The 23rd IPPA Congress
The 23rd IPPA Congress
S05
From Migration to Materiality: Cultural Transformation under the Deccan Sultanates in the Indo-Pacific Arena
Tariq Latif Tamboli* and Prabhakar Nagnath Kolekar
Department of Ancient Indian History, Culture and Archaeology, Punyasholk Ahilyadevi Holkar Solapur University, India; *tariqt71@gmail.com
By placing the Deccan Sultanates into the perspective of the early-modern Indo-Pacific world, the paper disputes the Eurocentric and coast-centric accounts of Indian Ocean history. It states that though the Bahmani polity gave rise to Deccan Sultanates of Bijapur, Golconda, Ahmadnagar, Bidar and Berar, they served a critical mediatory purpose in the development of the Indo-Pacific economic, cultural, and political networks between the 15thand 17th centuries.
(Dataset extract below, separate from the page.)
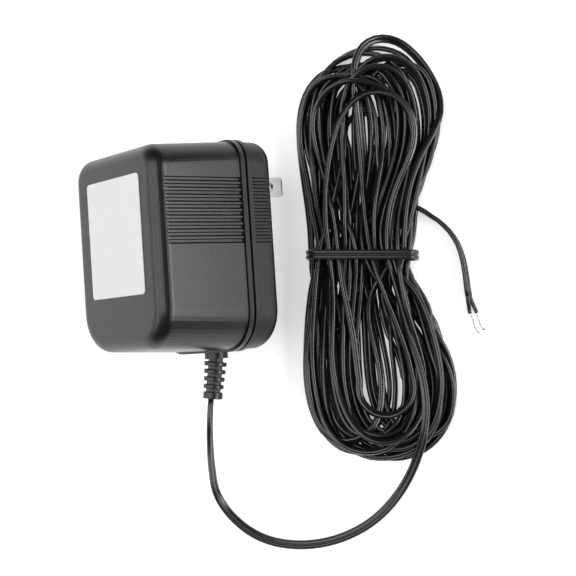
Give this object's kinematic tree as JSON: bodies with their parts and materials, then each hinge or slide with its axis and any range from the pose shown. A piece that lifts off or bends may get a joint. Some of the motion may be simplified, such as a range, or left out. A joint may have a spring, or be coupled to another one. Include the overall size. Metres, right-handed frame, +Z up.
{
  "type": "plug-in ac transformer",
  "caption": "Black wall-plug transformer with flat blades, ribbed grips, a bare label, a segmented strain relief and a tied hank of flat twin cord with stripped ends.",
  "frame": {"origin": "on the table, under the middle of the box of the laid housing and its blades, cord pieces left out", "axes": "+Z up from the table; +Y along the housing, away from the strain relief; +X across it, towards the hank. The housing lies rolled by 46.2 degrees about Y, on a cover edge and a blade tip"},
  "size_m": [0.1287, 0.1715, 0.0635],
  "materials": {
    "shell": "moulded black plastic, fine grain, half gloss",
    "label": "bare white vinyl sticker",
    "blade": "nickel-plated brass, lightly brushed",
    "relief": "black soft PVC, satin",
    "cord": "black PVC, half gloss",
    "tie": "black plastic-coated wire tie",
    "strand": "tinned copper strands",
    "lamination": "varnished silicon steel sheets",
    "bobbin": "natural nylon",
    "copper": "enamelled copper wire",
    "tape": "yellow polyester tape",
    "pin": "tinned pin",
    "cutout": "moulded cut-out body",
    "lead": "PVC lead insulation"
  },
  "bodies": {
    "root": {"front_shell": "shell", "rear_cover": "shell", "label": "label", "blade_left": "blade", "blade_right": "blade", "strain_relief": "relief", "core_e": "lamination", "core_i": "lamination", "bobbin": "bobbin", "terminal_pins": "pin", "primary_winding": "copper", "secondary_winding": "copper", "primary_tape": "tape", "secondary_tape": "tape", "thermal_cutout": "cutout", "primary_lead_left": "lead", "primary_lead_right": "lead", "cord_lead_left": "cord", "cord_lead_right": "cord", "cord_run": "cord", "cord_hank": "cord", "cord_tie": "tie", "cord_tail": "cord", "cord_end_left": "cord", "cord_end_right": "cord", "bare_end_left": "strand", "bare_end_right": "strand"}
  },
  "joints": []
}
With their domination of the hinterlands that bordered the core ports on the Arabian Sea and the Bay of Bengal, especially of Masulipatnam and their Coromandel outlets, the Deccan Sultanates incorporated the plateau economy into broad oceanic networks between West Asia, East Africa, Southeast Asia, and China. The analysis is based on archaeological and material data from ports, urban hubs, mosques, tombs and manufacturing sites to discover how the incoming populations of West Asia, Central Asia, East Africa, and Southeast Asia negotiated their identity in terms of architecture, burial, inscriptions, numismatics, and portable material culture. These material signatures indicate processes of adaptation, hybridisation, and selective continuity, rather than mere cultural transplantation. The paper suggests that the Deccan Sultanate was formed as a result of constant contact between migrant societies and the local culture, and this resulted in the creation of specific architectural idioms, artistic expression, and socio-political activities, which spread throughout Indo-Pacific connections. By embedding the Deccan Sultanates into international archaeological discourses on migration this paper shows how movement became a productive power in defining local identities.